Together with two insurers, Renewable Energy Insurance Broker has developed a BESS product with formulas for three ways of operating a battery: profit sharing, tolling and a mix of the two. REIB has insured 10 GWh in BESS projects, over 7 GW of photovoltaics and more than 3 GW of wind. It has its own assets as well.

Adding BESS to photovoltaics is necessary for stability required for financing
Hitachi Energy’s Sales Specialist Sreten Ćalasan concurred that BESS is mandatory for large-scale solar. He argued that banks are looking for stability and long-term resilience.
Targeted incentives and a well-designed market structure can be a game changer, in his view. Ćalasan highlighted the role of performance and degradation, operating lifetime and guarantees for bankability and return on investment. Cycle degradation is complex an the main thing is to know the plan for using it, he noted.

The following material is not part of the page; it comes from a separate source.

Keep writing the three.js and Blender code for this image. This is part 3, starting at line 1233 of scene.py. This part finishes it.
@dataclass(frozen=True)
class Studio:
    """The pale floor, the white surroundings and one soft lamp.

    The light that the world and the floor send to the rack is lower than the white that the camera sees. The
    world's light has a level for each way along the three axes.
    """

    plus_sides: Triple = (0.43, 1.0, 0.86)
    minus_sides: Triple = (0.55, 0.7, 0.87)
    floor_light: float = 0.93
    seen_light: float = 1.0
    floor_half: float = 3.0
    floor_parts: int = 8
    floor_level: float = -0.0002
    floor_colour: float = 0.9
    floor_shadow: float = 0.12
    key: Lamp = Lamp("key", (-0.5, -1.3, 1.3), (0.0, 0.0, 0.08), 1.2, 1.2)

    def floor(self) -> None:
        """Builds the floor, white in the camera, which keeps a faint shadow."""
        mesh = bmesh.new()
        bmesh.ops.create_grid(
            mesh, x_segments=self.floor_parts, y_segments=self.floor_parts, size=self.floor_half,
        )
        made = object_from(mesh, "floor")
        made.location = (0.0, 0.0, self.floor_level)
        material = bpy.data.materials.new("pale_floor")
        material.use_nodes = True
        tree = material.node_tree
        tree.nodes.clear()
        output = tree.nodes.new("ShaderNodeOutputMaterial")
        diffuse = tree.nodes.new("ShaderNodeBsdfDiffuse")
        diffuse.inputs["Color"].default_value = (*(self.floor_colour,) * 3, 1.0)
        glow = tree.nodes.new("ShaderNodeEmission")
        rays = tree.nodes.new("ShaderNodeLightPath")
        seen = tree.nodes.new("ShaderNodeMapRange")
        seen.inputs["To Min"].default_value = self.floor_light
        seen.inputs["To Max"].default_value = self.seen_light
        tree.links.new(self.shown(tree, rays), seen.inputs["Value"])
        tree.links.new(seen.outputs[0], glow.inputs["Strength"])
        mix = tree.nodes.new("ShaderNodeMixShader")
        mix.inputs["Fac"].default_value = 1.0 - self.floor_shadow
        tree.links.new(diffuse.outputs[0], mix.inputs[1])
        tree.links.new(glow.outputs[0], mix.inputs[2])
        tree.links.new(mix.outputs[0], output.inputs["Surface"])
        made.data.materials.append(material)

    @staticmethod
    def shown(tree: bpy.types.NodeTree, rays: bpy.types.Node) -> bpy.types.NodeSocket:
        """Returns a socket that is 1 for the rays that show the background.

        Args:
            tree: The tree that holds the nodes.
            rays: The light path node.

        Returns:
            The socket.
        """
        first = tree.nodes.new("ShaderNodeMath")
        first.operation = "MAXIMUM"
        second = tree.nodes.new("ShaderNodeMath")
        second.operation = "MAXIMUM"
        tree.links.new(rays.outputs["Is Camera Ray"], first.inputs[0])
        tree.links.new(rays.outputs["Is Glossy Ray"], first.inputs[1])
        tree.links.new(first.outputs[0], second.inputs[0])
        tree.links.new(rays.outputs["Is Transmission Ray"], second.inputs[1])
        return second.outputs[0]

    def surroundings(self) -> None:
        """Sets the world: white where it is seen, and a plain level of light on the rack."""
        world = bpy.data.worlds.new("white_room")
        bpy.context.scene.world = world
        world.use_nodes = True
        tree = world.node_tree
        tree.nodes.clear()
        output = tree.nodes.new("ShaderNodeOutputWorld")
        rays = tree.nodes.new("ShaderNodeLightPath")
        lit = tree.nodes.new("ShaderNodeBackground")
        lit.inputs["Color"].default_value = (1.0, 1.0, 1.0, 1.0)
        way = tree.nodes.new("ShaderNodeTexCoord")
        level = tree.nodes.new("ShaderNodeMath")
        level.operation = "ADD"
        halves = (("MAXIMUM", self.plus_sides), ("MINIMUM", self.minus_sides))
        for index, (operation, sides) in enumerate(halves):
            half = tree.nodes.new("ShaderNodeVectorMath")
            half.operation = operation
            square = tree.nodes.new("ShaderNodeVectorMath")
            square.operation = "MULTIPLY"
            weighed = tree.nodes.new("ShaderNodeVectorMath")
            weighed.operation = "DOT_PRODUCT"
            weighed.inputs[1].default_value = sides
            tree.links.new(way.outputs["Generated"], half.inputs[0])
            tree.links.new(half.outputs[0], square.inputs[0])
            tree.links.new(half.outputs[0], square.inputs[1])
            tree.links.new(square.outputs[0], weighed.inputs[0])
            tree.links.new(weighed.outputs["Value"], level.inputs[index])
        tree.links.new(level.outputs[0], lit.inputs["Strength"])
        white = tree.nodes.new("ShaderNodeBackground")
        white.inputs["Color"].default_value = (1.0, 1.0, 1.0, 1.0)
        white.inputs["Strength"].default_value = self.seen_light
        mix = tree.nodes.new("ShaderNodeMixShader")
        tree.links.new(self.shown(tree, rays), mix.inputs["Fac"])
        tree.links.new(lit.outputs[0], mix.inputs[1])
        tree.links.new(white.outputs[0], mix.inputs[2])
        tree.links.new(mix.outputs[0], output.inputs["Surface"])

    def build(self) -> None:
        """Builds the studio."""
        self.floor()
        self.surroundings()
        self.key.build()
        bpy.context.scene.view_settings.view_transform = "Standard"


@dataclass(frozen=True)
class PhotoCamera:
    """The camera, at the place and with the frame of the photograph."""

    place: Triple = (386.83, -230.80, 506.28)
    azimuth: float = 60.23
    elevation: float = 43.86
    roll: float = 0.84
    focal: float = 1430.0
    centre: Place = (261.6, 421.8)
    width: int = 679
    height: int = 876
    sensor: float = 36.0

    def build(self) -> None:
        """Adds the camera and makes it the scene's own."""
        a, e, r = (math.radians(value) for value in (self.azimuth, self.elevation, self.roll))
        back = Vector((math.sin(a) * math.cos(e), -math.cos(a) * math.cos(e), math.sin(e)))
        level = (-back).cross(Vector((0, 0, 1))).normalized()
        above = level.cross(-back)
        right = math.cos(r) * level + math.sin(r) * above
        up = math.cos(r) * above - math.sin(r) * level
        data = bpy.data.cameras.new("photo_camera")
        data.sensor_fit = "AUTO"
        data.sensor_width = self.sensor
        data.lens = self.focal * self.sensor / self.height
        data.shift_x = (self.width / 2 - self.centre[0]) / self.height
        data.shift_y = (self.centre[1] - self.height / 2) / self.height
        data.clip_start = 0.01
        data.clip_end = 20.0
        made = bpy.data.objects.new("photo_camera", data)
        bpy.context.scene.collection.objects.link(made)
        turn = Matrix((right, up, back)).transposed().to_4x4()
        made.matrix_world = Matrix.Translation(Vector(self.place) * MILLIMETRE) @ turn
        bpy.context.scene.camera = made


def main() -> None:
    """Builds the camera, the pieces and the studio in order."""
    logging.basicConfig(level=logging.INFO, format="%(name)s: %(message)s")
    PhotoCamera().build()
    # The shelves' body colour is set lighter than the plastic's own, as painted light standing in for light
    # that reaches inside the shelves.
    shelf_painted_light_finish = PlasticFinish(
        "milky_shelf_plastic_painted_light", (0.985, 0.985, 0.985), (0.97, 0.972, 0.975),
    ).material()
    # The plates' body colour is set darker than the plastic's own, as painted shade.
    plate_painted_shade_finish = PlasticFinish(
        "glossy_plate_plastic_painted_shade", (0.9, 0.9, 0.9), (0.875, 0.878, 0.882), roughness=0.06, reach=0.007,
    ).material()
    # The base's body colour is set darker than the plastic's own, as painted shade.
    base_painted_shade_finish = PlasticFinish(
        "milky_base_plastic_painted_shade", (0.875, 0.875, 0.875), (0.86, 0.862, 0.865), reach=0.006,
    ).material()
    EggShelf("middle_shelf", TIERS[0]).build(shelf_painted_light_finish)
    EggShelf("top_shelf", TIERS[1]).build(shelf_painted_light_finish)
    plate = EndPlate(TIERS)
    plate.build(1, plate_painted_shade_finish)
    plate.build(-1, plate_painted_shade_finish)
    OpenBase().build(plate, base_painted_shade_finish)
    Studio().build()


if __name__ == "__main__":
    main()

“Charge-discharge patterns, number of cycles, operation temperatures, everything is affecting the batteries. But typically from manufacturers of batteries, you have guarantees that are defined. For example, one cycle per day, and they can guarantee the performance for 10, 15, 20 years… You cannot go in deep charge and discharge all the time,” Ćalasan asserted.
Hitachi Energy doesn’t make batteries, but power conversion systems (PCS), he explained. It cooperates with all leading battery manufacturers and has more than 10 GW in projects around the world, Ćalasan said.

Case of squeezing battery systems from financing viewpoint
Also touching upon the degradation topic, EBRD’s Pavle Milekić mentioned a point of misalignment of interest between project sponsors and lenders. Namely, a sponsor might be incentivized to maximize the number of cycles in the first few years. It degrades the asset faster, leaving the bank with tail risk.
“There are ways to work around that. The classic one is simply to give a cap and say: you as a sponsor cannot cycle this battery more than x times per day. It’s good, but you’re harming the upside or limiting it, right? Or you can also, as a lender, insist on some sort of cash sweep mechanism, and say: look, if you are earning excess returns by squeezing that asset more than we anticipated, then part of that should go towards repaying the tail risk of the debt,” Milekić said.
Oklobdžija from Fortis Energy weighed in, too, acknowledging there would be opportunities to use the batteries more aggressively to catch more revenue. “But I think this is more of an extreme situation, maybe an hour, a couple of hours or a couple of days,” he estimated.
For most investors and operators, the long-term tradeoff between accelerated degradation and short-term revenue gains will not justify departing from a conservative cycling strategy, Oklobdžija wrote in a note.